Link Posted: 9/23/2001 9:29:18 PM EDT
I have have the Ryobi 14.4 volt cordless drill and Saw. Both with quick charge batteries, and with a smart charger, purchased for $100. from, you guessed it..... Home Depot. Maybe I just got lucky, but it's one of the best tool deals I have ever found.
Link Posted: 9/23/2001 10:18:52 PM EDT
I learned my Ryobi lesson years ago. Bought a sander, used it for one project, and threw it away. Mentioned my disdain at a tool counter once while shopping for a drill and the guy says, so Ryobi had one run of bad gears and now nobody wants them. I agree you have to buy quality up front.

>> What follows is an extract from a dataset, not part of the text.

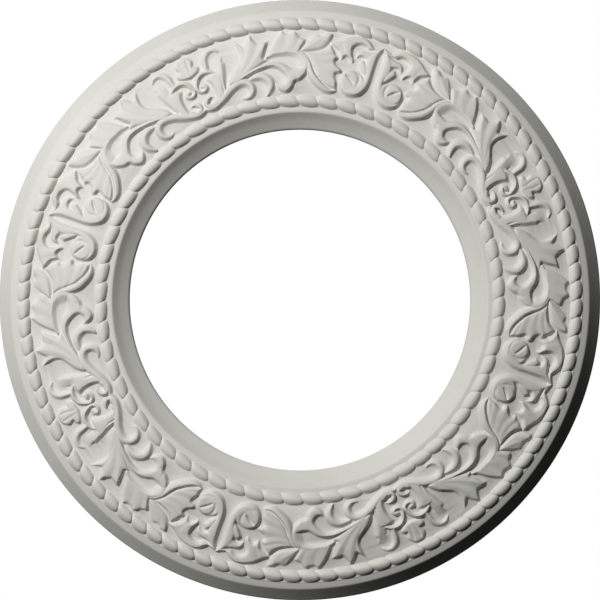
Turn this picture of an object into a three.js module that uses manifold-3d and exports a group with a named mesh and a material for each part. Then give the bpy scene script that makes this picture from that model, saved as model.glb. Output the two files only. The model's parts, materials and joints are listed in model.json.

I bought a milwaukee cordless drill years ago and if you applied side load the right way, the gears would skip. My Porter Cable drill is great except the center of gravity is wrong. The balance is so far forward it will barely stand on the battery. If you have an accessory in the chuck forget it, you have to lay it down. I love my router though. Same basic design for years. Simple, usable, all the basics are great. Put grease on the base clamp screw though or it may strip on you. I think Delta quality has sunk to two levels above Ryobi. I had a Panasonic drill with a very unusual drive system. Variable Speed with full torque at the slowest speed. Loved it. I've never seen that on any other drill.